Example: “Rachel Maddow, net worth $20 million dollars, will interview Michael Moore (net worth before a recent divorce of $50 million dollars). Mr. Moore believes that his most recent crappy movie will finally bring down billionaire President Donald J. Trump. Unless, of course, Tom Arnold, net worth $30 million (only in America), beats him to the punch. Omarosa, professional ingrate, net worth $3.5 million (what a country!) also promises she has tapes that will bring DJT down. Formerly predicted to bring down billionaire President Trump is Porn Queen Stormy Daniels, net worth a paltry $2 Million (“crumbs” to Nancy Pelosi, net worth just under $200 million dollars).”

Funny, I thought porn would pay a lot more than that. Memo to self: when considering a new career, give a thought to becoming a snotty MSNBC commentator or a rambling, incoherent Speaker of the House rather than A Late, Late Middle-Aged Porn Queen. But, just in case, I am trademarking the names Haboobs Haniels, Blizzard Baniels and Sleety Spaniels.

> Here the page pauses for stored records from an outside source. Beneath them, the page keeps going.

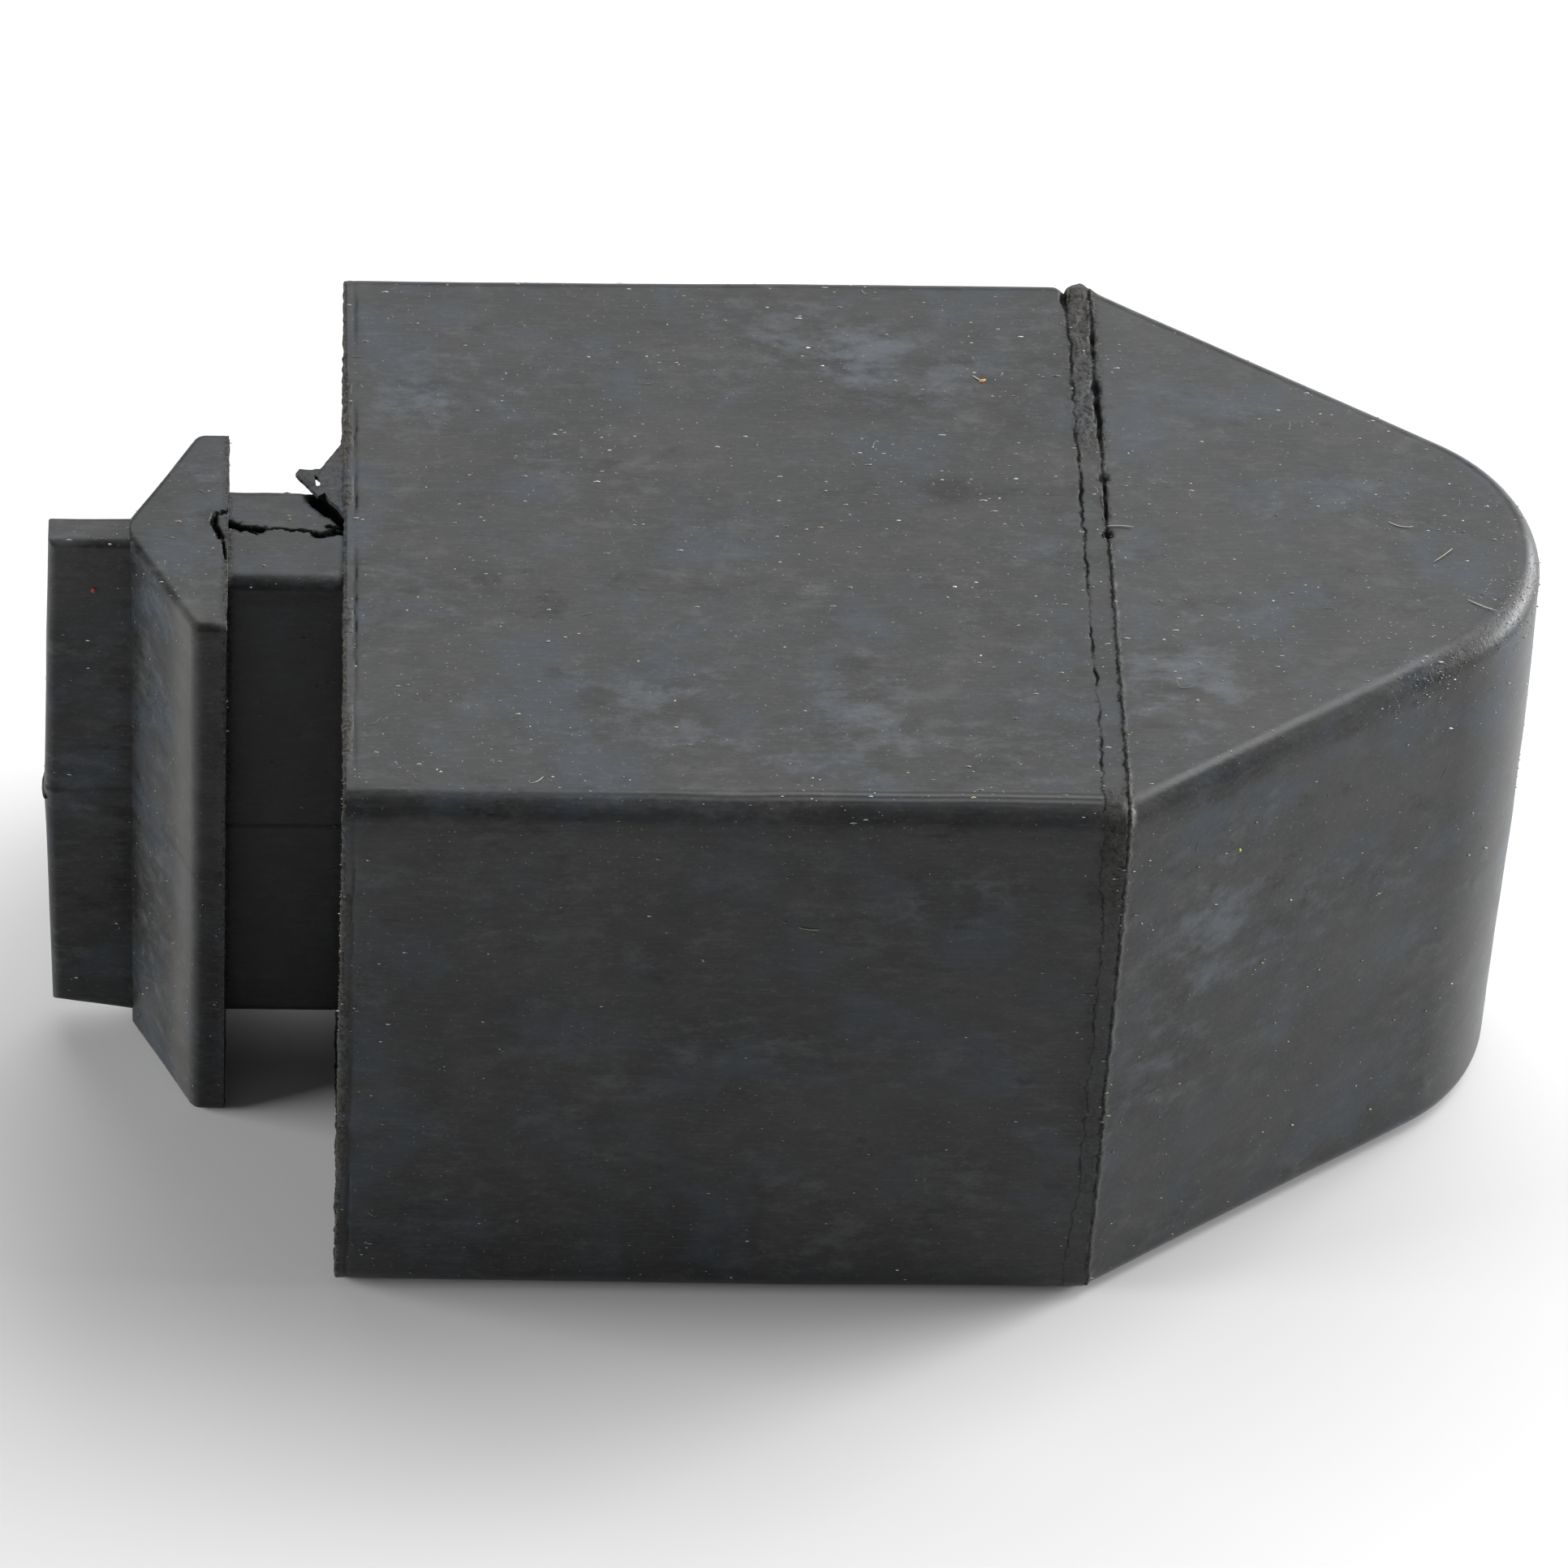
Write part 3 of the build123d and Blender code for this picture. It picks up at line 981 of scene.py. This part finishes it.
def make_dust(pieces, material):
    """Grains of dust: small flattened lumps, each a little different, many drawn out along X."""
    rng = np.random.default_rng(501)
    count, corner_count = GRAIN_COUNT, len(GRAIN_CORNERS)
    places, normals = surface_samples(pieces, count, rng, where_dust_lies)
    lump = np.array(GRAIN_CORNERS, float)[None]
    radius = 0.034 + 0.080 * rng.random(count) ** 3
    drawn_out = 1 + 1.8 * rng.random(count) ** 2
    shape = lump * rng.uniform(0.6, 1.5, (count, corner_count, 1)) * radius[:, None, None]
    shape += rng.normal(0, 0.2, (count, corner_count, 3)) * radius[:, None, None]
    shape *= np.stack([drawn_out, 0.9 + 0 * drawn_out, 0.6 + 0 * drawn_out], -1)[:, None, :]
    points = (places + 0.1 * radius[:, None] * normals)[:, None, :] + shape
    faces = [[corner_count * grain + corner for corner in face]
             for grain in range(count) for face in GRAIN_FACES]
    pale = np.repeat(rng.random(count) ** 1.7, corner_count)
    make_mesh("dust_grains", points.reshape(-1, 3), faces, {"pale": pale}, material,
              sharp_degrees=180)


def fibre_line(place, normal, heading, length, curl, lift, steps=9):
    """Points of a fibre that lies on a surface and curls as it goes."""
    side = np.cross(normal, heading)
    share = np.linspace(-0.5, 0.5, steps)
    bend = curl * length * (share**2 - 0.08)
    raised = lift * length * np.clip(share, 0, None) ** 2
    return (place + 0.045 * normal + length * share[:, None] * heading
            + bend[:, None] * side + raised[:, None] * normal)


UP = (0, 0, 1)
NEAR_SIDE = (0, -1, 0)
NEAR_FLANK = (FLANK_X, -FLANK_Y, 0)
FIBRES = (  # place, face it lies on, heading, length, curl
    ((24.6, 1.4, HEIGHT), UP, (1, -0.05, 0), 2.0, -0.25),
    ((49.0, -1.5, HEIGHT), UP, (0.8, 0.75, 0), 2.1, 0.05),
    ((51.5, -7.0, HEIGHT), UP, (1, -0.6, 0), 2.4, 0.1),
    ((46.0, 1.8, HEIGHT), UP, (1, -0.3, 0), 1.9, 0.5),
    ((0.5, -30.1, 40.0), NEAR_SIDE, (1, 0, -0.12), 1.6, 0.3),
    ((14.5, 18.0, HEIGHT), UP, (1, -0.9, 0), 1.0, 0.1),
    ((-20.0, -27.0, HEIGHT), UP, (0.7, 0.5, 0), 1.2, 0.4),
    ((46.0, -15.0, 17.0), NEAR_FLANK, (0.83, 0.55, 0.15), 1.9, 0.6),
    ((43.0, -17.0, 24.0), NEAR_FLANK, (0.6, 0.4, 1.0), 1.6, 0.8),
)


FINE_FIBRE_COUNT = 90
FIBRE_SIDES = 5


def fine_fibres(pieces):
    """Place, face, heading, length, curl and paleness of the many finer fibres."""
    rng = np.random.default_rng(601)
    count = FINE_FIBRE_COUNT
    places, normals = surface_samples(pieces, count, rng, where_dust_lies)
    headings = np.cross(normals, rng.normal(0, 1, (count, 3)))
    lengths, curls = rng.uniform(0.4, 1.3, count), rng.normal(0, 0.7, count)
    return zip(places, normals, headings, lengths, curls, rng.uniform(0.1, 0.5, count))


def fibre_points(line, normal, radius):
    """A tapering tube of points round a fibre's line."""
    along = np.gradient(line, axis=0)
    along /= np.linalg.norm(along, axis=1)[:, None]
    side = np.cross(along, normal)
    side /= np.linalg.norm(side, axis=1)[:, None]
    up = np.cross(side, along)
    taper = radius * (1 - 0.6 * np.linspace(-1, 1, len(line)) ** 4)
    turn = full_turn(FIBRE_SIDES)[None, :, None]
    ring = np.cos(turn) * side[:, None] + np.sin(turn) * up[:, None]
    return (line[:, None] + taper[:, None, None] * ring).reshape(-1, 3)


def make_lint(pieces, material):
    """Short curled fibres: some that catch the eye and many finer ones."""
    fibres = [(*fibre, 0.85, 0.036) for fibre in FIBRES]
    fibres += [(*fibre, 0.017) for fibre in fine_fibres(pieces)]
    points, faces, paleness = [], [], []
    for place, normal, heading, length, curl, pale, radius in fibres:
        normal = np.array(normal, float)
        heading = np.array(heading, float) / np.linalg.norm(heading)
        line = fibre_line(np.array(place), normal, heading, length, curl, 0.12)
        first = sum(len(p) for p in points)
        points.append(fibre_points(line, normal, radius))
        paleness.append(np.full(len(points[-1]), pale))
        faces += closed_tube(len(line), FIBRE_SIDES, first)
    make_mesh("lint_fibres", np.concatenate(points), faces,
              {"pale": np.concatenate(paleness)}, material, sharp_degrees=180)


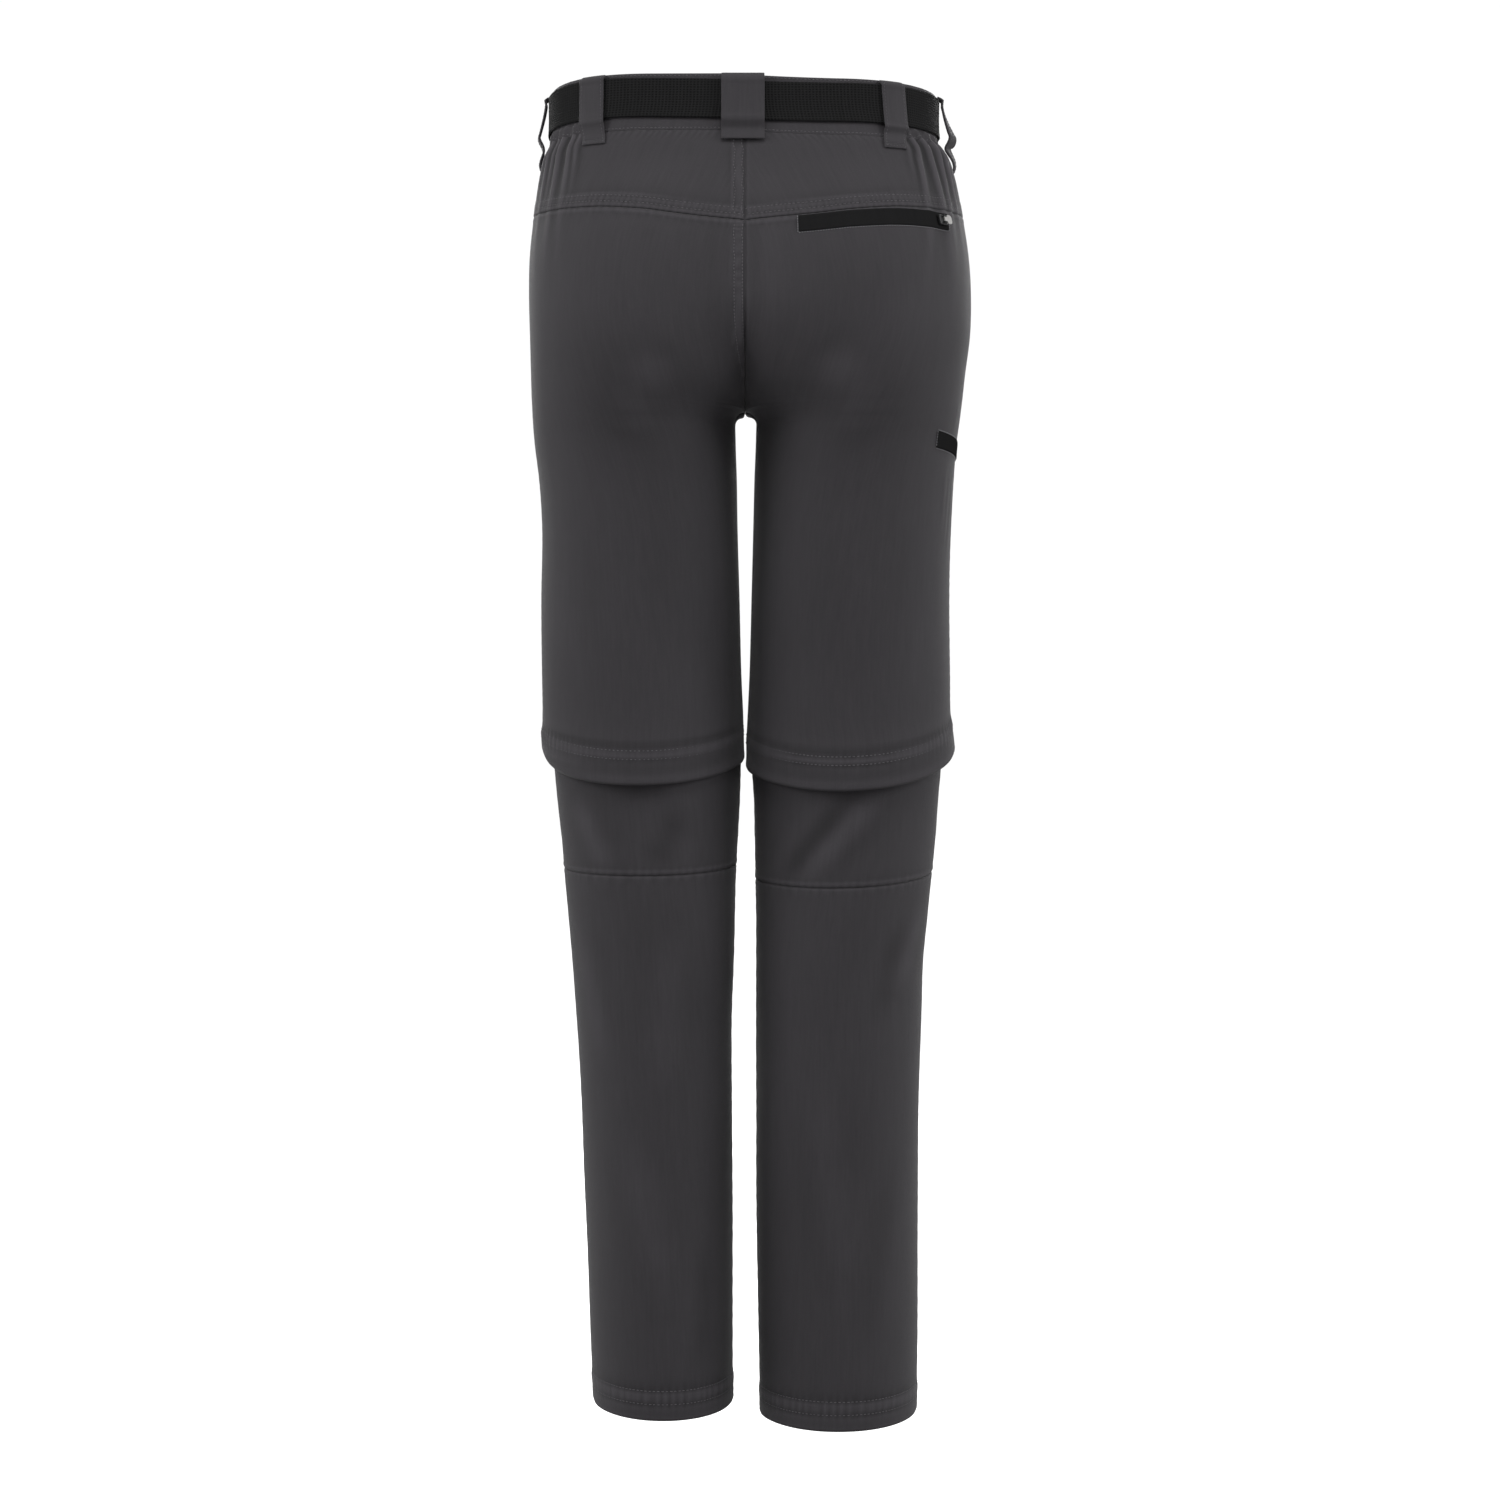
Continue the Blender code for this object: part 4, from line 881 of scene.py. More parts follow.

On a different note: to those commenters on Paul M’s post Tuesday night who mentioned me as a fill-in Arizona Senator appointed by Governor Ducey, let me say that, while I am flattered and grateful for the confidence, you triggered an entire night’s worth of nightmares. And – in case it comes up on a quiz show – it turns out it is flat-out ILLEGAL to punch a fellow Senator in the face. Who knew?